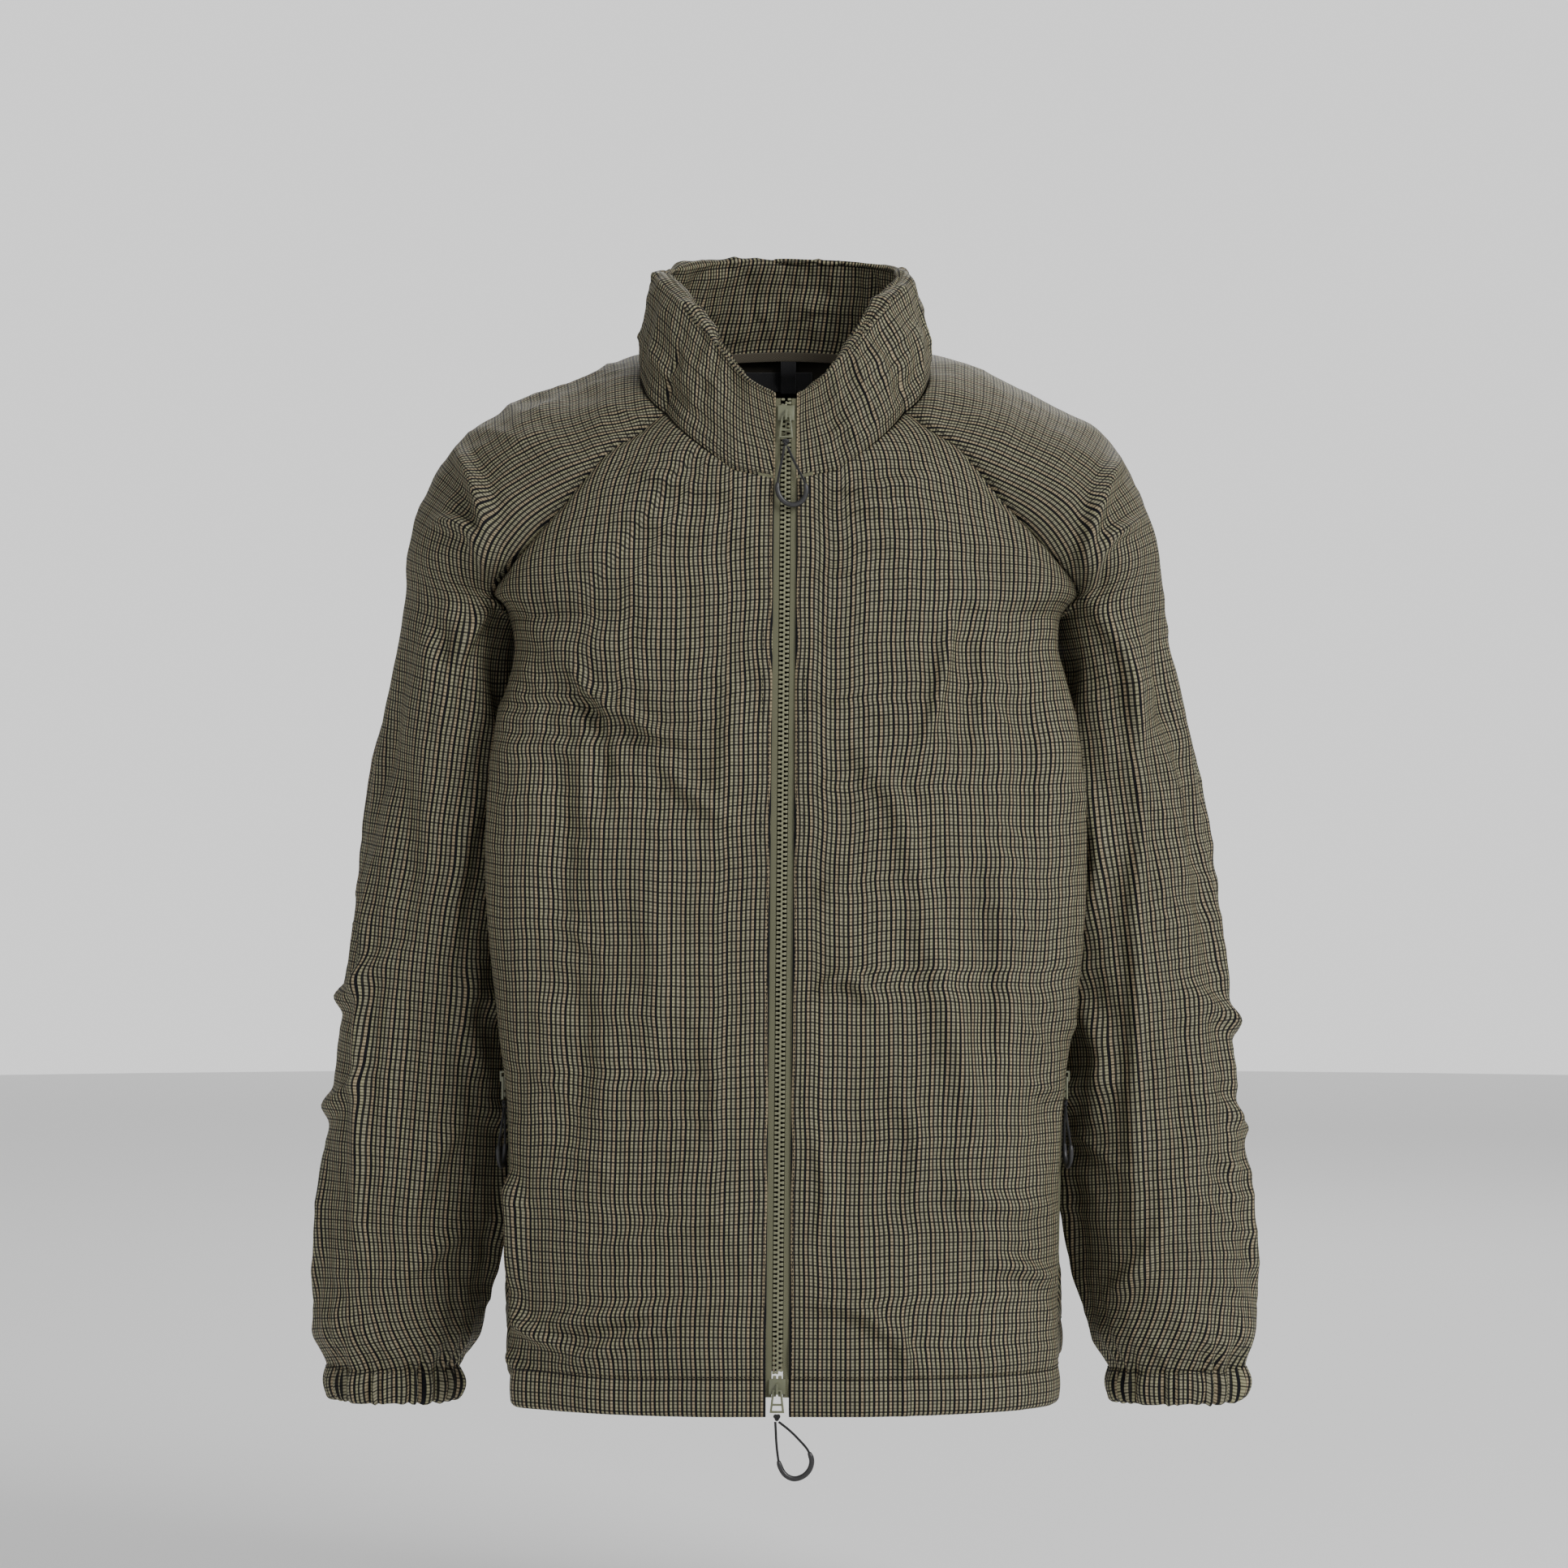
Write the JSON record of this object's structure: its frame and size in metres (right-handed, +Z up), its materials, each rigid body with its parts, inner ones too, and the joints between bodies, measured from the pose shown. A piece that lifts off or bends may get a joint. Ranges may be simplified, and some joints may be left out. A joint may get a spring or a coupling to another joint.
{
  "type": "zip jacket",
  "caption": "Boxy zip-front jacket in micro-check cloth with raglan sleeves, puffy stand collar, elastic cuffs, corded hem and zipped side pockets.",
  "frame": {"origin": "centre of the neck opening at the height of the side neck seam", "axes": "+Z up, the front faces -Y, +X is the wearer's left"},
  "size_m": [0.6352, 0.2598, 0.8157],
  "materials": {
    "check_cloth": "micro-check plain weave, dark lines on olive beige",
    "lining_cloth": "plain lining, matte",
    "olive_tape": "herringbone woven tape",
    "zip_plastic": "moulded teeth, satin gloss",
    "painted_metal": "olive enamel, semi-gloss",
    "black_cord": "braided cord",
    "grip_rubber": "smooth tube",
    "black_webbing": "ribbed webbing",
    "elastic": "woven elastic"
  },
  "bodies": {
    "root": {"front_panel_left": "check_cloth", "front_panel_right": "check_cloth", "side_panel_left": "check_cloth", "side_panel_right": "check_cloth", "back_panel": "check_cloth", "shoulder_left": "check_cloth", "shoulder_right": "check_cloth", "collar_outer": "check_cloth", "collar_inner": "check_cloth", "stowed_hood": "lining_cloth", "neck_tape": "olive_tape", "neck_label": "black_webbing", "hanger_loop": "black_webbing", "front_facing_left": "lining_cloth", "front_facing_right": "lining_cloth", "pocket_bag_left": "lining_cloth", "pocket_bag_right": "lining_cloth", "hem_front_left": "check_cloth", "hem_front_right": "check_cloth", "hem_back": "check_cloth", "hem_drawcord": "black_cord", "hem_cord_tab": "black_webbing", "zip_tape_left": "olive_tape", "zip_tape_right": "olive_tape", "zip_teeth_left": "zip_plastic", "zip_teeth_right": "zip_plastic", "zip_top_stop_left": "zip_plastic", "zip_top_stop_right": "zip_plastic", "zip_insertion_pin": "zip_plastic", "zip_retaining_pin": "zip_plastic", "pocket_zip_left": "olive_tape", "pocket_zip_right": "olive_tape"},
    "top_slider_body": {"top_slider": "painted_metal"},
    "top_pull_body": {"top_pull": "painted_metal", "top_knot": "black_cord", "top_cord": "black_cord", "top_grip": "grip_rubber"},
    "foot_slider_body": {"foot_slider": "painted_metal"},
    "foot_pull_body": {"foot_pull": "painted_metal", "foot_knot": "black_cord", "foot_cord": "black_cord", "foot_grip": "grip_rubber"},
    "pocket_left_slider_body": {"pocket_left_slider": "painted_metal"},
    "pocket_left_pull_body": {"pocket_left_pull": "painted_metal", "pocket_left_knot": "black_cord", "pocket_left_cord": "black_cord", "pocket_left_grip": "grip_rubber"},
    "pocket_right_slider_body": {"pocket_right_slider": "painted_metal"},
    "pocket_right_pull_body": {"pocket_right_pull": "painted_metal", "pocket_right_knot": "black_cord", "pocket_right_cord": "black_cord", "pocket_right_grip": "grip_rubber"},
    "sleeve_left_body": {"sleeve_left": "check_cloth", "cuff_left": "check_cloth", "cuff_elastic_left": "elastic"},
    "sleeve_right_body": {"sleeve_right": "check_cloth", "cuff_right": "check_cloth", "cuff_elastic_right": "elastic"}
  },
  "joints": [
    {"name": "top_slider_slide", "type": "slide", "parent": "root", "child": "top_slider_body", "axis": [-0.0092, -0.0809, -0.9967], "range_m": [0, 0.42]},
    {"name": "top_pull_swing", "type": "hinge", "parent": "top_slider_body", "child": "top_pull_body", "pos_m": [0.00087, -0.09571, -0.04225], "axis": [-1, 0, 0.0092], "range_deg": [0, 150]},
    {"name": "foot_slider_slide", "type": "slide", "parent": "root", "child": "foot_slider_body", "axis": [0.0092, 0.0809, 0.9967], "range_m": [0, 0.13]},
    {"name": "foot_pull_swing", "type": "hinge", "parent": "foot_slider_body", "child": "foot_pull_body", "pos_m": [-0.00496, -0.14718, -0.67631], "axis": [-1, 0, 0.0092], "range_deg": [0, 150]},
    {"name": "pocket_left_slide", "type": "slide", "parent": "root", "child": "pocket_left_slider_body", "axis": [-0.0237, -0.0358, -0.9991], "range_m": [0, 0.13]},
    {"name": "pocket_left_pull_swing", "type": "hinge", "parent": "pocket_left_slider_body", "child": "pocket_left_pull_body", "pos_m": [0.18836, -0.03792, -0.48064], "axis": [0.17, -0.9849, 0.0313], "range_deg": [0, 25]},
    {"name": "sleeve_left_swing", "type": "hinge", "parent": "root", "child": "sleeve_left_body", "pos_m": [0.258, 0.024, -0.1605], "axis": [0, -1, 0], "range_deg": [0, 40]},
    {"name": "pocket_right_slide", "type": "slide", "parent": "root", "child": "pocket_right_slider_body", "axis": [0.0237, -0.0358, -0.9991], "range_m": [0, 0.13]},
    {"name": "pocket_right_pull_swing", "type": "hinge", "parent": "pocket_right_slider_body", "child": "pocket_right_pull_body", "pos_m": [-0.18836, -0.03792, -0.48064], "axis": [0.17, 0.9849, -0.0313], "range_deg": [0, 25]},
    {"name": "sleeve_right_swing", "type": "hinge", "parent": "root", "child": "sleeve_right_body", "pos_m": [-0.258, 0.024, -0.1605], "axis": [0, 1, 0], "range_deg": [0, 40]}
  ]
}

==================================================

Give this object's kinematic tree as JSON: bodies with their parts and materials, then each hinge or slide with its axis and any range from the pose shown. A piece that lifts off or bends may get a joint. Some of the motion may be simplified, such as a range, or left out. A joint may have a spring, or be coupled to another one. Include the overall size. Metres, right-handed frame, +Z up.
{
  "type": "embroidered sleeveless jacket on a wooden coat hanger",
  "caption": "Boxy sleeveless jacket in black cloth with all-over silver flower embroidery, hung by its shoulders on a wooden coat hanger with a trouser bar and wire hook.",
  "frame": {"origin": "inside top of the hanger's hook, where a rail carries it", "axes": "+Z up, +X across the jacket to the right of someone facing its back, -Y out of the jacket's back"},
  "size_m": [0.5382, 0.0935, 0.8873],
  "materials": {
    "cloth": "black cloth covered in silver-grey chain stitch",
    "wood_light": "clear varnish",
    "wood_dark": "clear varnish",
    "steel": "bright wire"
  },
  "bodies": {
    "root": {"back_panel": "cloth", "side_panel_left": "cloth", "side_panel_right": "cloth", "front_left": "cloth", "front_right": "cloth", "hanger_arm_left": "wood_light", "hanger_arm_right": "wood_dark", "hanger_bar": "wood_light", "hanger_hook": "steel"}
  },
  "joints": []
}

==================================================

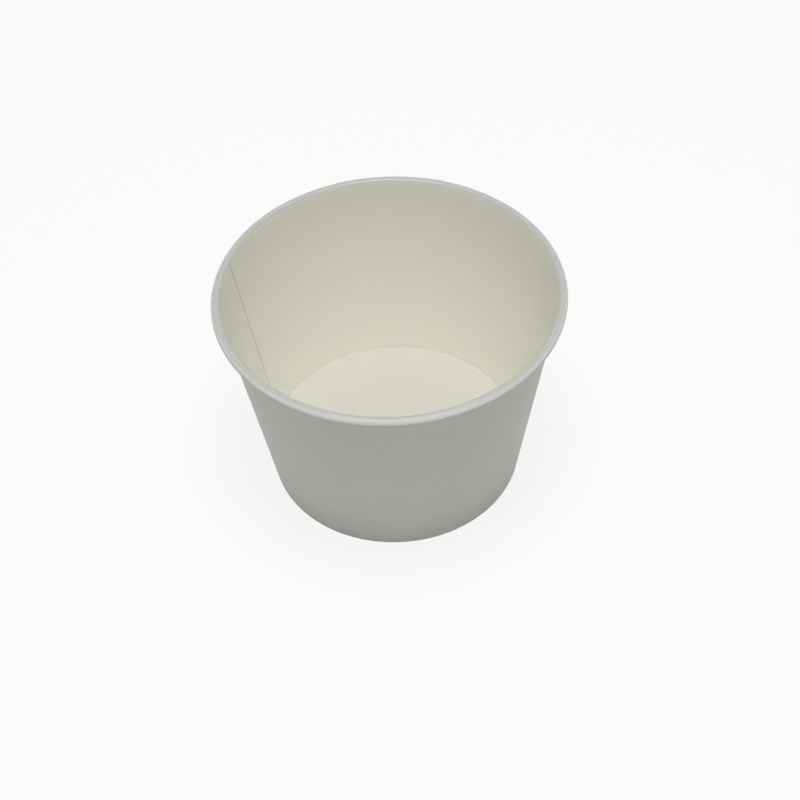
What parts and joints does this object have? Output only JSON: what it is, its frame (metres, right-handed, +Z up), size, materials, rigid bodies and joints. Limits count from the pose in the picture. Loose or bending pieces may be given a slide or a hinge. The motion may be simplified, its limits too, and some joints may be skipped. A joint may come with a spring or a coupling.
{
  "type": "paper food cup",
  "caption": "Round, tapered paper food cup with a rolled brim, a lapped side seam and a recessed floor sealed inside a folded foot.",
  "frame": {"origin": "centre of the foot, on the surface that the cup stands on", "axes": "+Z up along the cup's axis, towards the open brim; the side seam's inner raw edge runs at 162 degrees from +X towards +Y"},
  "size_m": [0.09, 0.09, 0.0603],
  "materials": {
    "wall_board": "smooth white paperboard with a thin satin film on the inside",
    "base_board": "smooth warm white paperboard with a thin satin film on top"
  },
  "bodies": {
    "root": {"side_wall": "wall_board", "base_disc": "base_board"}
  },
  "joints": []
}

==================================================

GIVEN TASK:
Locate all lines in the listing above with the word "bends". Copy them.

REPLY:
Write the JSON record of this object's structure: its frame and size in metres (right-handed, +Z up), its materials, each rigid body with its parts, inner ones too, and the joints between bodies, measured from the pose shown. A piece that lifts off or bends may get a joint. Ranges may be simplified, and some joints may be left out. A joint may get a spring or a coupling to another joint.
Give this object's kinematic tree as JSON: bodies with their parts and materials, then each hinge or slide with its axis and any range from the pose shown. A piece that lifts off or bends may get a joint. Some of the motion may be simplified, such as a range, or left out. A joint may have a spring, or be coupled to another one. Include the overall size. Metres, right-handed frame, +Z up.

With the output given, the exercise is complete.